Una patrulla policial detiene una noche a un coche que le resulta sospechoso, y en su maletero descubre varios cerdos muertos. Los rusos que van en el interior del vehículo, sabedores de que para ellos no es precisamente positivo que la Policía los inspeccione, no ponen buena cara, pero ésta les cambia cuando un nuevo dato viene a sumarse a la extraña situación: en la boca de uno de los cerdos encuentran parte de un dedo humano. A partir de entonces la investigación se complica y los asesinatos en serie empiezan, por lo que los agentes encargados del caso no tendrán ni un segundo de respiro.

Así despega El sueño del depredador, segunda novela de Óscar Bribián, primera que escribe de género negro, que tras ese comienzo alcanza alturas de vuelo especialmente elevadas, introduciendo elementos muy perturbadores que hacen que su lectura sea muy recomendable, pero no para todos los públicos. A partir de una mezcla entre policíaco, poesía y terror consigue, acercándose a títulos tan legendarios como Seven o ¿Quién puede matar a un niño?, crear su propio universo, turbio y sórdido como piden este tipo de narraciones.

Unos agentes con una vida familiar bastante resquebrajada por su trabajo y por un pasado que no les resulta agradable recordar, protagonizan una novela que, de ser llevada al cine con rigor, sería un éxito rotundo.

Pero para ello habría que respetar un ambiente y unos personajes secundarios que debido a sus características, darían para más de una charla controvertida.
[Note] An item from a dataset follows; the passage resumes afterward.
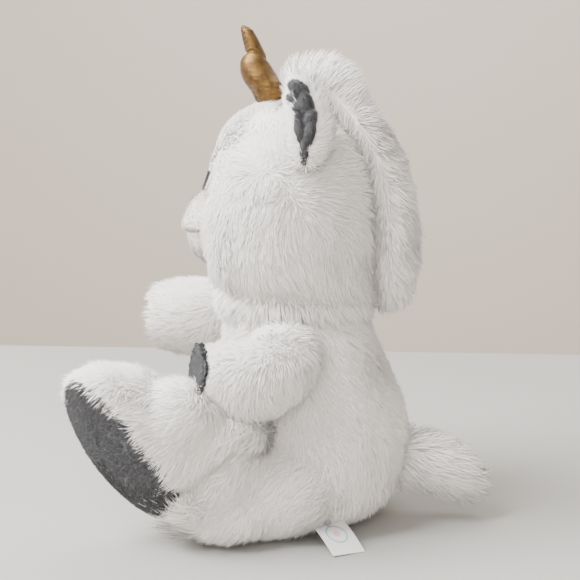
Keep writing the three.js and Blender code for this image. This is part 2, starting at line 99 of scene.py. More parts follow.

Y es que Ismael, el niño al que todos odian en el texto, no es precisamente un chiquillo que se haga querer y su presencia en la trama, sin ser excesiva, marca a los que se cruzan en su camino, con la fuerza de quien se sabe imprescindible, pero le da igual serlo.

El sueño del depredador crece a medida que su lectura avanza, y se va haciendo más intensa según vamos pasando las páginas y nos adentramos en un caso que, si bien nunca tiene los visos de ser fácil de resolver, en ciertos momentos parece que conseguirlo será una quimera. Y es que Bribián tiene el talento de desconcertar con dos tramas que, por muy curtido que el lector esté en novela negra, no resultan sencillas de asociar, lo cual no deja de ser sino un punto a favor de un autor que afirma que no será esta su última novela asociada al policíaco. Y los adictos a él, claro, se lo tenemos que agradecer.